Neither Trivelli nor Kirkpatrick have
the least scruple in intervening openly in Nicaragua's national
politics. Nor, despite widespread public resentment, do their
local partners object. Kirkpatrick met with right-wing leaders
and with US-embassy approved centrist candidate Herty Lewites.
The aim of US policy is to stop Sandinista leader Daniel Ortega
winning the presidential elections in November this year. To do
that comfortably they have to unify the Nicaraguan right and divide
the Sandinista vote. It should be easy, but reaction to their
blatant intervention may work against them.

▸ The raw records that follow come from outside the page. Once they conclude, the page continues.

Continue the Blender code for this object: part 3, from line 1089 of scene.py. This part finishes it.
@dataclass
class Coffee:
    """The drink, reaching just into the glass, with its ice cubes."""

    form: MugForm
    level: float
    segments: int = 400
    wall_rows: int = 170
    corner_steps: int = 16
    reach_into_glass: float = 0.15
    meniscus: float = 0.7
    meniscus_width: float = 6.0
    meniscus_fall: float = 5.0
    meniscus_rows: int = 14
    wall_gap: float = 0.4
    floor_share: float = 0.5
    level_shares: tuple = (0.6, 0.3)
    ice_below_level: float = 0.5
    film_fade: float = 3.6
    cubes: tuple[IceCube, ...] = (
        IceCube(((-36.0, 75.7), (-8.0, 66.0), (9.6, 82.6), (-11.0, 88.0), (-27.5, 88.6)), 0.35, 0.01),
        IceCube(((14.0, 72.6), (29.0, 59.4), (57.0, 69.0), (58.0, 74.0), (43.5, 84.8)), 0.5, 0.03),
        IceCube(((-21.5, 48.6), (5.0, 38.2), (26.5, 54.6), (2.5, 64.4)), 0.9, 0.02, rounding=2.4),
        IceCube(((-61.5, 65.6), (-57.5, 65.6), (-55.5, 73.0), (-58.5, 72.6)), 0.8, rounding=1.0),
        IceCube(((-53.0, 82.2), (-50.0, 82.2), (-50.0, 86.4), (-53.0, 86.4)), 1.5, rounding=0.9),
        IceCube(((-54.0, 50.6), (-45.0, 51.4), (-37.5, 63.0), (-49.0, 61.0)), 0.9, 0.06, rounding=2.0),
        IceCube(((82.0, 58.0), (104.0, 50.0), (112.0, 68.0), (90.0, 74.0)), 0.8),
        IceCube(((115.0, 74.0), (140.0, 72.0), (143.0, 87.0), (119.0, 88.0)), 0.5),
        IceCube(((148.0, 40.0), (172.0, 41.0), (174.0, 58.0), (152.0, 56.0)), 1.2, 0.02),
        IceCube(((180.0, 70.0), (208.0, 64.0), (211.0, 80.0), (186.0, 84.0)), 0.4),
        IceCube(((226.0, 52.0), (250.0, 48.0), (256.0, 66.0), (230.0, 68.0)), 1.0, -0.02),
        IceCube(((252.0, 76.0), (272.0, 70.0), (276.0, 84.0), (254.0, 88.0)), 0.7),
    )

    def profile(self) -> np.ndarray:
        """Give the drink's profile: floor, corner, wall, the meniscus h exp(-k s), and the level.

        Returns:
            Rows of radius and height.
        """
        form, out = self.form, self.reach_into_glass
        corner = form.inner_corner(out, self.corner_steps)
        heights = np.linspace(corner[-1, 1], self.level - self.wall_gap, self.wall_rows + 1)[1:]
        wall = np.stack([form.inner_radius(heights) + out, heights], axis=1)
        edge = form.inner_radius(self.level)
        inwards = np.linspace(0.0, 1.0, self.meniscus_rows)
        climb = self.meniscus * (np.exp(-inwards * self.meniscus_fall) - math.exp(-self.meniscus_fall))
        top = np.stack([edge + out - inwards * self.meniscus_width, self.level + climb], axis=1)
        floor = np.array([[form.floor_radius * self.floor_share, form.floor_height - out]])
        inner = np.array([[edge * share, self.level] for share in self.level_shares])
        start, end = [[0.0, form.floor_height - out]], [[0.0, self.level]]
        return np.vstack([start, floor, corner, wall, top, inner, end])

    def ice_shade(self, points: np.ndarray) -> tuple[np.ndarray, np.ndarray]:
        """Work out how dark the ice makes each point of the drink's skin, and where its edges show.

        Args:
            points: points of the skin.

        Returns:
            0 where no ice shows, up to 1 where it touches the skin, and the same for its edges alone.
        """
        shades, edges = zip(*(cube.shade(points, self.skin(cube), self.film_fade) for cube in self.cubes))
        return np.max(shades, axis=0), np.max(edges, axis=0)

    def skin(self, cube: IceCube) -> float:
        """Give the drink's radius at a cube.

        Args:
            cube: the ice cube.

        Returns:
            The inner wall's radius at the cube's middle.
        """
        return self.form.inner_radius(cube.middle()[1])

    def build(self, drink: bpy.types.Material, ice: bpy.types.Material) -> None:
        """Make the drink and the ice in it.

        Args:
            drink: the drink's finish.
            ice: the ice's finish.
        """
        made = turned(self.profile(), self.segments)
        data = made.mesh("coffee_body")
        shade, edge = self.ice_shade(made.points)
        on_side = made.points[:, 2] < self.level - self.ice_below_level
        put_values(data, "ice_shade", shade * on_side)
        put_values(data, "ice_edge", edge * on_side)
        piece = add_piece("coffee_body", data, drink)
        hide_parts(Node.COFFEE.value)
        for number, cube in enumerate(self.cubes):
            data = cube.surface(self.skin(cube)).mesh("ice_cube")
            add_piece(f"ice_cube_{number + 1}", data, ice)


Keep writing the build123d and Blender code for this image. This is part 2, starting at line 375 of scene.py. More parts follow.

Interviewed, Trivelli seems unfazed by
that prospect. His fallback is the protection racket mobster tradition
of US diplomacy as propagated by ideologues like Kirkpatrick and
cynically honed by her successors, like "price worth paying"
Madeleine Albright. In Trivelli's case, he juxtaposes US government
opposition to Daniel Ortega with the fact that the majority of
Nicaraguan families depend on family remittances from the US for
their economic survival.
As Trivelli puts it, "we are trying
to speak directly so people understand well our decision and I
think it is important that there should be no doubt as to what
we think." Nicaragua has always suffered this kind of gangster
diplomacy from United States administrations. It is only a question
of time before the bluff is called. The massive recent demonstrations
by Latin American immigrants in the United States are yet another
clear sign that people at grass roots throughout the Americas
have had enough of the baneful legacy of Jean Kirkpatrick.